What you should do -> Look below and pull out each line with the word "part".

Data shown ->
▼▼▼

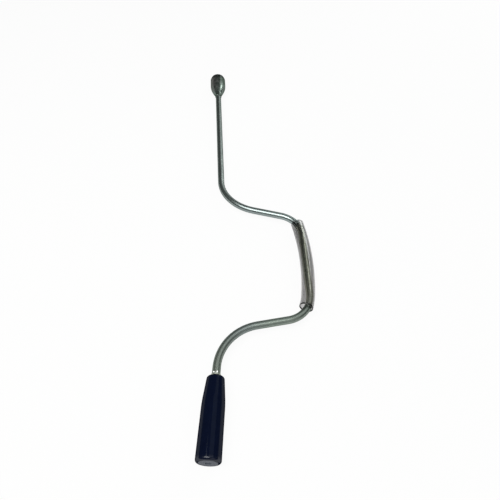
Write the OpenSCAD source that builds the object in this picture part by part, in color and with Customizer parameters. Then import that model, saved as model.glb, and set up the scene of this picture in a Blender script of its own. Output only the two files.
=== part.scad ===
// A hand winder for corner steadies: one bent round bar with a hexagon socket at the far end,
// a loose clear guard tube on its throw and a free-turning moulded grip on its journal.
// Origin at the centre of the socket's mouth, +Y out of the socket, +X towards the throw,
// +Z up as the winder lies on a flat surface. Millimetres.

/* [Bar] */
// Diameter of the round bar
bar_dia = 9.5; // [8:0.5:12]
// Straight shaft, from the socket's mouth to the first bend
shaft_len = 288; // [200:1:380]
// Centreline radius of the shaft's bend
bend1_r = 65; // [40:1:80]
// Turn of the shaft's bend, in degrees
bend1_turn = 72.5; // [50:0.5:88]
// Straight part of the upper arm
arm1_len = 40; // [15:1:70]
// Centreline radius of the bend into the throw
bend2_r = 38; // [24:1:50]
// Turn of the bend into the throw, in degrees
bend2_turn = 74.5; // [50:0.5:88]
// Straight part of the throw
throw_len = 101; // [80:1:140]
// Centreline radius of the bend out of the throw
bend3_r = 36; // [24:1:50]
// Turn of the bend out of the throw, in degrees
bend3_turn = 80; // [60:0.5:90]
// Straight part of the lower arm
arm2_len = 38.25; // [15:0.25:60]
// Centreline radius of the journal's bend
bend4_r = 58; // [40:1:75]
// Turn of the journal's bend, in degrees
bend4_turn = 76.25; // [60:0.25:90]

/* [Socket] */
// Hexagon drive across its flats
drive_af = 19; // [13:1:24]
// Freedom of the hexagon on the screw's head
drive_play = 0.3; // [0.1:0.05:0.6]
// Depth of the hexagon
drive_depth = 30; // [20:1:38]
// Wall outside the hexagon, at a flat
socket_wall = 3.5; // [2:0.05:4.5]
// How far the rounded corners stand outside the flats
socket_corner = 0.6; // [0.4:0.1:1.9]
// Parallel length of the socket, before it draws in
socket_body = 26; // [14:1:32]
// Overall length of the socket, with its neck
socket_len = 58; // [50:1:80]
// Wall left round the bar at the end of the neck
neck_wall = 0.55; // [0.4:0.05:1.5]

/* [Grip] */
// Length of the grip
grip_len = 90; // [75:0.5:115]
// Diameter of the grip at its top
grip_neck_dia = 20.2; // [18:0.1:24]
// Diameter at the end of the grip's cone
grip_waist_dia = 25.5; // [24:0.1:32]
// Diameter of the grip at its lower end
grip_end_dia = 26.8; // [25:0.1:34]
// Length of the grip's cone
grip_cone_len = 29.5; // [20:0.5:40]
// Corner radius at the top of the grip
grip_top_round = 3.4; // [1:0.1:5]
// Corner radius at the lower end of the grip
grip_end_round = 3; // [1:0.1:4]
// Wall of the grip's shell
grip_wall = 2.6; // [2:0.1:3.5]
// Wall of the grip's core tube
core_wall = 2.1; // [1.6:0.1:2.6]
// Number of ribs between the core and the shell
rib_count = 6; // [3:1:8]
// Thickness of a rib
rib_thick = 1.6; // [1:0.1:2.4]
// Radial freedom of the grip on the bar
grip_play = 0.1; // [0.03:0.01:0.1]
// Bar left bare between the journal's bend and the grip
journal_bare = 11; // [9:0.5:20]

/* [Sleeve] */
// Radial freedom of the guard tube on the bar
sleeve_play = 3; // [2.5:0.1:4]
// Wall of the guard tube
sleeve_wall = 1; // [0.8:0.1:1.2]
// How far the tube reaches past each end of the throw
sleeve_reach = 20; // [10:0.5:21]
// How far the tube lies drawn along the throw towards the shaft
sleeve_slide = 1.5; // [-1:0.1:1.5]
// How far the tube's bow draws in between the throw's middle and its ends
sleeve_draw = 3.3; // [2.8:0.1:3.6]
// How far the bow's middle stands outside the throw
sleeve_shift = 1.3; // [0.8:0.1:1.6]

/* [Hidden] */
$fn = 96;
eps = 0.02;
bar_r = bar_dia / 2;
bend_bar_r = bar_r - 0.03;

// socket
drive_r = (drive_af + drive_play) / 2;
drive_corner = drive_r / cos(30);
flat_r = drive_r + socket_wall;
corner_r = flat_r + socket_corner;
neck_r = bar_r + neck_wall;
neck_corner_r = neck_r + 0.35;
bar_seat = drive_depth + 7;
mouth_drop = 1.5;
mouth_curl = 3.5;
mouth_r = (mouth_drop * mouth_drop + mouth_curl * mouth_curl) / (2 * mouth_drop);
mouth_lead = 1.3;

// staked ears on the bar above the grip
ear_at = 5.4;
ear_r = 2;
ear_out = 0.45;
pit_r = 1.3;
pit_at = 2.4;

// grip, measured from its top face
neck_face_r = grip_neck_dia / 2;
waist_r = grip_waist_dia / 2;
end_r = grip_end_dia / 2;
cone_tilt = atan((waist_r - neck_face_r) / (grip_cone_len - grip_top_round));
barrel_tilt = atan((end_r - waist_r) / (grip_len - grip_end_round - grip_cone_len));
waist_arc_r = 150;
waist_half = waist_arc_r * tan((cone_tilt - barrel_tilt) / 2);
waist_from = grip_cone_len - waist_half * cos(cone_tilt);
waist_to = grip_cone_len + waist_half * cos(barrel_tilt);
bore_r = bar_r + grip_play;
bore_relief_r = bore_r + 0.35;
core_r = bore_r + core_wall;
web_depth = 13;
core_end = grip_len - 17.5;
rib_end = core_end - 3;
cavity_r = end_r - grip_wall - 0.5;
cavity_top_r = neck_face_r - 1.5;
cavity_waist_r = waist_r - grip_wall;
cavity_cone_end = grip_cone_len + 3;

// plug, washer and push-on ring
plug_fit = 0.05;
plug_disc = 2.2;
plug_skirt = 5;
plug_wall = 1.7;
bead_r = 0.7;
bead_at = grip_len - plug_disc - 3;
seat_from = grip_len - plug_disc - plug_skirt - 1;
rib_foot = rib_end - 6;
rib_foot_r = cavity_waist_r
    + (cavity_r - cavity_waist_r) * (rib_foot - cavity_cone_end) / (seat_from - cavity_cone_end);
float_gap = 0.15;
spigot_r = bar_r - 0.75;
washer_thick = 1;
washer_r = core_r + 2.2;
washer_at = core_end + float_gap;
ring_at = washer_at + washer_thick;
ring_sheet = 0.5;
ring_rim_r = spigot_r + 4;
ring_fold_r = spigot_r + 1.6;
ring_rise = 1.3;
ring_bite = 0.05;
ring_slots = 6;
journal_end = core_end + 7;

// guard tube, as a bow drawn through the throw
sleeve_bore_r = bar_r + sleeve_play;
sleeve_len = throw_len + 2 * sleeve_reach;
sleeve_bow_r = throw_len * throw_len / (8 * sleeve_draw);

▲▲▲

Result below ->
Write the OpenSCAD source that builds the object in this picture part by part, in color and with Customizer parameters. Then import that model, saved as model.glb, and set up the scene of this picture in a Blender script of its own. Output only the two files.
=== part.scad ===
// Straight part of the upper arm
// Straight part of the throw
// Straight part of the lower arm